[Given entries]
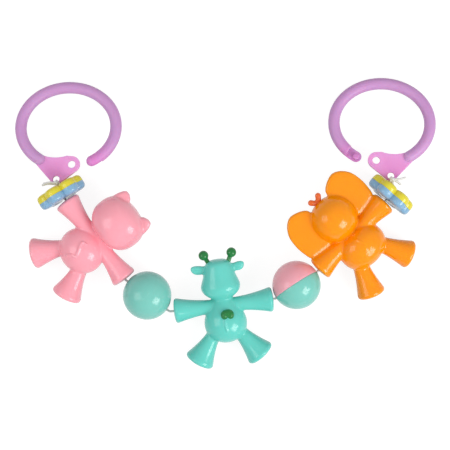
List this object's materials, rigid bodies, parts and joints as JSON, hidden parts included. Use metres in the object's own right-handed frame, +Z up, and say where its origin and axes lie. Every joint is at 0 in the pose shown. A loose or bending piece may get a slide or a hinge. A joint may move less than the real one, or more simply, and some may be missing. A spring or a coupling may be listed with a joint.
{
  "type": "pram chain toy",
  "caption": "Moulded animal figures, rattle balls and flower discs threaded on an elastic cord with a snap ring hook at each end, for hanging across a pram.",
  "frame": {"origin": "middle of the bounding box, on the surface that the toy lies on", "axes": "+X from the pig's end to the elephant's end, +Y towards the hooks, +Z up, out of the figures' backs"},
  "size_m": [0.2372, 0.1638, 0.0288],
  "materials": {
    "lilac": "glossy, slightly translucent moulding",
    "yellow": "glossy moulding",
    "blue": "glossy moulding",
    "mint": "glossy moulding",
    "pink": "glossy moulding",
    "pig_pink": "glossy moulding",
    "giraffe_mint": "glossy moulding",
    "dark_green": "glossy moulding",
    "orange": "glossy moulding",
    "dark_orange": "glossy moulding",
    "cord": "woven elastic cord",
    "pellet": "plain moulded pellet"
  },
  "bodies": {
    "giraffe": {"giraffe_front_shell": "giraffe_mint", "giraffe_back_shell": "giraffe_mint", "giraffe_horn_left": "dark_green", "giraffe_horn_right": "dark_green", "giraffe_tail_tuft": "dark_green"},
    "middle_cord": {"cord_giraffe": "cord"},
    "left_ball_cord": {"cord_ball_left": "cord"},
    "left_ball": {"ball_left_mint_half": "mint", "ball_left_pink_half": "pink"},
    "left_pellets": {"pellet_left_1": "pellet", "pellet_left_2": "pellet", "pellet_left_3": "pellet"},
    "pig_cord": {"cord_pig": "cord"},
    "pig": {"pig_front_shell": "pig_pink", "pig_back_shell": "pig_pink"},
    "left_flower_cord": {"cord_flower_left": "cord"},
    "left_flower": {"flower_left_yellow": "yellow", "flower_left_blue": "blue"},
    "left_knot": {"knot_left": "cord"},
    "left_hook": {"hook_left": "lilac"},
    "right_ball_cord": {"cord_ball_right": "cord"},
    "right_ball": {"ball_right_mint_half": "mint", "ball_right_pink_half": "pink"},
    "right_pellets": {"pellet_right_1": "pellet", "pellet_right_2": "pellet", "pellet_right_3": "pellet"},
    "elephant_cord": {"cord_elephant": "cord"},
    "elephant": {"elephant_front_shell": "orange", "elephant_back_shell": "orange", "elephant_hair": "dark_orange"},
    "right_flower_cord": {"cord_flower_right": "cord"},
    "right_flower": {"flower_right_yellow": "yellow", "flower_right_blue": "blue"},
    "right_knot": {"knot_right": "cord"},
    "right_hook": {"hook_right": "lilac"}
  },
  "joints": [
    {"name": "giraffe_on_cord", "type": "hinge", "parent": "giraffe", "child": "middle_cord", "pos_m": [-0.00085, -0.04626, 0.0136], "axis": [0.9928, 0.1201, 0], "continuous": true},
    {"name": "left_ball_bend", "type": "hinge", "parent": "middle_cord", "child": "left_ball_cord", "pos_m": [-0.03108, -0.04992, 0.0136], "axis": [0, 0, 1], "range_deg": [-5, 75]},
    {"name": "left_ball_spin", "type": "hinge", "parent": "left_ball_cord", "child": "left_ball", "pos_m": [-0.04366, -0.04095, 0.0136], "axis": [0.8141, -0.5807, 0], "continuous": true},
    {"name": "left_pellets_roll", "type": "hinge", "parent": "left_ball", "child": "left_pellets", "pos_m": [-0.04366, -0.04095, 0.0136], "axis": [0.8141, -0.5807, 0], "continuous": true},
    {"name": "pig_bend", "type": "hinge", "parent": "left_ball_cord", "child": "pig_cord", "pos_m": [-0.05534, -0.03261, 0.0136], "axis": [0, 0, -1], "range_deg": [-45, 12]},
    {"name": "pig_spin", "type": "hinge", "parent": "pig_cord", "child": "pig", "pos_m": [-0.07248, -0.00978, 0.0136], "axis": [0.6004, -0.7997, 0], "continuous": true},
    {"name": "left_flower_bend", "type": "hinge", "parent": "pig_cord", "child": "left_flower_cord", "pos_m": [-0.08941, 0.01277, 0.0136], "axis": [0, 0, 1], "range_deg": [-8, 18]},
    {"name": "left_flower_spin", "type": "hinge", "parent": "left_flower_cord", "child": "left_flower", "pos_m": [-0.09183, 0.0168, 0.0136], "axis": [0.515, -0.8572, 0], "continuous": true},
    {"name": "left_knot_bend", "type": "hinge", "parent": "left_flower_cord", "child": "left_knot", "pos_m": [-0.09335, 0.01933, 0.0136], "axis": [0, 0, -1], "range_deg": [-16, 5]},
    {"name": "left_hook_fold", "type": "hinge", "parent": "left_knot", "child": "left_hook", "pos_m": [-0.09401, 0.02179, 0.0136], "axis": [0.9659, 0.2588, 0], "range_deg": [-32, 25]},
    {"name": "right_ball_bend", "type": "hinge", "parent": "middle_cord", "child": "right_ball_cord", "pos_m": [0.02809, -0.04276, 0.0136], "axis": [0, 0, -1], "range_deg": [-4, 38]},
    {"name": "right_ball_spin", "type": "hinge", "parent": "right_ball_cord", "child": "right_ball", "pos_m": [0.03996, -0.03505, 0.0136], "axis": [0.8387, 0.5446, 0], "continuous": true},
    {"name": "right_pellets_roll", "type": "hinge", "parent": "right_ball", "child": "right_pellets", "pos_m": [0.03996, -0.03505, 0.0136], "axis": [0.8387, 0.5446, 0], "continuous": true},
    {"name": "elephant_bend", "type": "hinge", "parent": "right_ball_cord", "child": "elephant_cord", "pos_m": [0.05182, -0.02734, 0.0136], "axis": [0, 0, 1], "range_deg": [-32, 12]},
    {"name": "elephant_spin", "type": "hinge", "parent": "elephant_cord", "child": "elephant", "pos_m": [0.07086, -0.00757, 0.0136], "axis": [0.6934, 0.7206, 0], "continuous": true},
    {"name": "right_flower_bend", "type": "hinge", "parent": "elephant_cord", "child": "right_flower_cord", "pos_m": [0.08979, 0.01211, 0.0136], "axis": [0, 0, -1], "range_deg": [-7, 12]},
    {"name": "right_flower_spin", "type": "hinge", "parent": "right_flower_cord", "child": "right_flower", "pos_m": [0.09285, 0.01567, 0.0136], "axis": [0.6521, 0.7581, 0], "continuous": true},
    {"name": "right_knot_bend", "type": "hinge", "parent": "right_flower_cord", "child": "right_knot", "pos_m": [0.09478, 0.01791, 0.0136], "axis": [0, 0, 1], "range_deg": [-60, 0]},
    {"name": "right_hook_fold", "type": "hinge", "parent": "right_knot", "child": "right_hook", "pos_m": [0.09344, 0.0237, 0.0136], "axis": [0.9744, 0.225, 0], "range_deg": [-17, 25]}
  ]
}
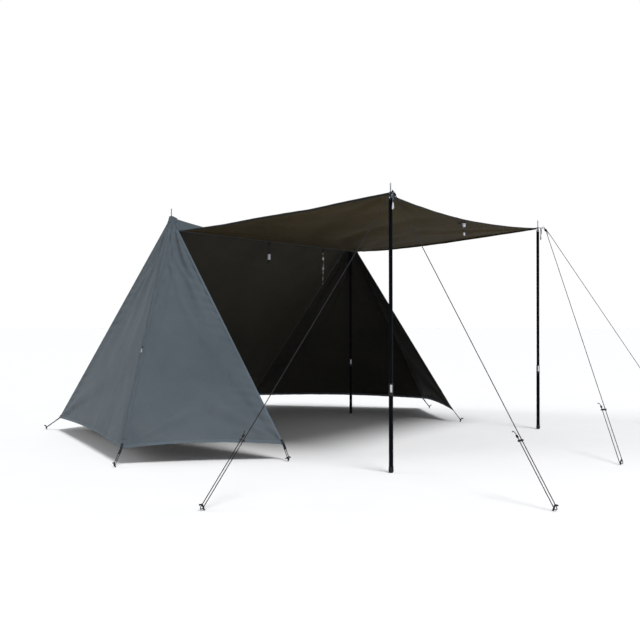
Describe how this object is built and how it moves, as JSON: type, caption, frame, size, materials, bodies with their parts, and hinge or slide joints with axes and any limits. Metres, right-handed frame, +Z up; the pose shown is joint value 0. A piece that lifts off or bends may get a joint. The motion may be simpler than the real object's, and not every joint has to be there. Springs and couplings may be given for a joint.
{
  "type": "frame tent",
  "caption": "A-frame pup tent with sloping back wall, pointed zipped end walls and a front panel raised on poles as an awning, held by guy lines and pegs.",
  "frame": {"origin": "middle of the near ridge pole foot, on the ground", "axes": "+X from the ridge towards the raised awning, +Y along the ridge from the near pole to the far pole, +Z up"},
  "size_m": [4.3188, 4.5801, 1.8179],
  "materials": {
    "tent_fabric": "matt woven canvas, slate blue-grey outside",
    "awning_fabric": "matt woven canvas, brown where light comes through",
    "seam_tape": "folded seam tape",
    "reinforcement": "doubled canvas",
    "webbing": "flat woven webbing",
    "zip_tape": "zip tape under a stitched cover",
    "zip_slider": "black coated slider",
    "pole_tube": "black satin coating",
    "lock_collar": "moulded, ribbed",
    "rubber_foot": "moulded rubber",
    "spike_steel": "brushed",
    "eyelet": "pressed ring",
    "cord": "braided cord",
    "tensioner": "moulded",
    "peg_steel": "black forged steel"
  },
  "bodies": {
    "tent_base": {"back_wall": "tent_fabric", "far_apex_cap": "reinforcement", "far_apex_eyelet": "eyelet", "far_awning_pole_foot": "rubber_foot", "far_awning_pole_lower_tube": "pole_tube", "far_end_back_panel": "tent_fabric", "far_end_front_panel": "tent_fabric", "far_front_guy_line": "cord", "far_ridge_pole_foot": "rubber_foot", "far_ridge_pole_lower_tube": "pole_tube", "far_ridge_pole_spike": "spike_steel", "far_ridge_pole_upper_tube": "pole_tube", "far_side_guy_line": "cord", "far_zip_tape": "zip_tape", "guy_pegs": "peg_steel", "hem_peg_cords": "cord", "hem_pegs": "peg_steel", "hem_webbing_loops": "webbing", "near_apex_cap": "reinforcement", "near_apex_eyelet": "eyelet", "near_awning_pole_foot": "rubber_foot", "near_awning_pole_lower_tube": "pole_tube", "near_end_back_panel": "tent_fabric", "near_end_front_panel": "tent_fabric", "near_front_guy_line": "cord", "near_ridge_pole_foot": "rubber_foot", "near_ridge_pole_lower_tube": "pole_tube", "near_ridge_pole_spike": "spike_steel", "near_ridge_pole_upper_tube": "pole_tube", "near_side_guy_line": "cord", "near_zip_tape": "zip_tape", "ridge_strip": "tent_fabric"},
    "awning_seam": {"awning_seam_tape": "seam_tape"},
    "awning_panel": {"front_panel": "awning_fabric"},
    "near_awning_pole_top": {"near_awning_pole_upper_tube": "pole_tube", "near_awning_pole_spike": "spike_steel", "near_awning_corner_tab": "webbing", "near_awning_eyelet": "eyelet", "near_guy_ring": "eyelet"},
    "far_awning_pole_top": {"far_awning_pole_upper_tube": "pole_tube", "far_awning_pole_spike": "spike_steel", "far_awning_corner_tab": "webbing", "far_awning_eyelet": "eyelet", "far_guy_ring": "eyelet"},
    "near_front_loop": {"near_front_loop": "webbing"},
    "middle_front_loop": {"middle_front_loop": "webbing"},
    "far_front_loop": {"far_front_loop": "webbing"},
    "short_rollup_tie": {"short_rollup_tie": "webbing"},
    "long_rollup_tie": {"long_rollup_tie": "webbing"},
    "near_side_tensioner": {"near_side_tensioner": "tensioner"},
    "near_front_tensioner": {"near_front_tensioner": "tensioner"},
    "far_side_tensioner": {"far_side_tensioner": "tensioner"},
    "far_front_tensioner": {"far_front_tensioner": "tensioner"},
    "near_awning_lock_collar": {"near_awning_pole_lock_collar": "lock_collar"},
    "near_ridge_lock_collar": {"near_ridge_pole_lock_collar": "lock_collar"},
    "far_awning_lock_collar": {"far_awning_pole_lock_collar": "lock_collar"},
    "far_ridge_lock_collar": {"far_ridge_pole_lock_collar": "lock_collar"},
    "near_zip_slider": {"near_zip_slider": "zip_slider"},
    "far_zip_slider": {"far_zip_slider": "zip_slider"}
  },
  "joints": [
    {"name": "awning_height", "type": "slide", "parent": "tent_base", "child": "near_awning_pole_top", "axis": [0, 0, 1], "range_m": [-0.2, 0], "deforming": ["near_side_guy_line", "near_front_guy_line"]},
    {"name": "awning_height_far", "type": "slide", "parent": "tent_base", "child": "far_awning_pole_top", "axis": [0, 0, 1], "range_m": [-0.2, 0], "deforming": ["far_side_guy_line", "far_front_guy_line"]},
    {"name": "awning_tilt", "type": "hinge", "parent": "tent_base", "child": "awning_seam", "pos_m": [0.07142, 1.12, 1.4965], "axis": [0, 1, 0], "range_deg": [0, 6.73]},
    {"name": "awning_close", "type": "hinge", "parent": "awning_seam", "child": "awning_panel", "pos_m": [0.07142, 1.12, 1.4965], "axis": [0, 1, 0], "range_deg": [0, 58.5]},
    {"name": "front_loop_swing_near", "type": "hinge", "parent": "near_awning_pole_top", "child": "near_front_loop", "pos_m": [1.822, -0.008, 1.5948], "axis": [0, -1, 0], "range_deg": [-5, 35]},
    {"name": "front_loop_swing_middle", "type": "hinge", "parent": "awning_panel", "child": "middle_front_loop", "pos_m": [1.70848, 1.12, 1.54602], "axis": [0, -1, 0], "range_deg": [-25, 58]},
    {"name": "front_loop_swing_far", "type": "hinge", "parent": "far_awning_pole_top", "child": "far_front_loop", "pos_m": [1.822, 2.248, 1.5948], "axis": [0, -1, 0], "range_deg": [-5, 35]},
    {"name": "tie_swing_short", "type": "hinge", "parent": "tent_base", "child": "short_rollup_tie", "pos_m": [0.07142, 0.98, 1.491], "axis": [0, 1, 0], "range_deg": [-25, 40]},
    {"name": "tie_swing_long", "type": "hinge", "parent": "tent_base", "child": "long_rollup_tie", "pos_m": [0.07142, 1.71, 1.491], "axis": [0, 1, 0], "range_deg": [-25, 40]},
    {"name": "guy_tension_near_side", "type": "slide", "parent": "tent_base", "child": "near_side_tensioner", "axis": [-0.1285, -0.6122, -0.7802], "range_m": [0, 0.2]},
    {"name": "guy_tension_near_front", "type": "slide", "parent": "tent_base", "child": "near_front_tensioner", "axis": [0.5434, -0.1545, -0.8251], "range_m": [0, 0.2]},
    {"name": "guy_tension_far_side", "type": "slide", "parent": "tent_base", "child": "far_side_tensioner", "axis": [0.3753, 0.4891, -0.7874], "range_m": [0, 0.2]},
    {"name": "guy_tension_far_front", "type": "slide", "parent": "tent_base", "child": "far_front_tensioner", "axis": [0.4269, -0.5622, -0.7083], "range_m": [0, 0.2]},
    {"name": "lock_twist_near_awning", "type": "hinge", "parent": "tent_base", "child": "near_awning_lock_collar", "pos_m": [1.8, 0, 0.475], "axis": [0, 0, 1], "range_deg": [0, 90]},
    {"name": "lock_twist_near_ridge", "type": "hinge", "parent": "tent_base", "child": "near_ridge_lock_collar", "pos_m": [0, 0, 0.475], "axis": [0, 0, 1], "range_deg": [0, 90]},
    {"name": "lock_twist_far_awning", "type": "hinge", "parent": "tent_base", "child": "far_awning_lock_collar", "pos_m": [1.8, 2.24, 0.475], "axis": [0, 0, 1], "range_deg": [0, 90]},
    {"name": "lock_twist_far_ridge", "type": "hinge", "parent": "tent_base", "child": "far_ridge_lock_collar", "pos_m": [0, 2.24, 0.475], "axis": [0, 0, 1], "range_deg": [0, 90]},
    {"name": "zip_open_near", "type": "slide", "parent": "tent_base", "child": "near_zip_slider", "axis": [-0.2048, 0.433, 0.8778], "range_m": [-0.6, 0.85]},
    {"name": "zip_open_far", "type": "slide", "parent": "tent_base", "child": "far_zip_slider", "axis": [-0.2048, -0.433, 0.8778], "range_m": [-0.6, 0.85]}
  ],
  "couplings": [
    {"joint": "awning_height_far", "follows": "awning_height", "ratio": 1},
    {"joint": "awning_tilt", "follows": "awning_height", "rad_per_m": -0.57851}
  ]
}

[Task to carry out]
For the material, find the number of lines holding the word "joints" and give that figure and nothing more.

[Solved exercise]
4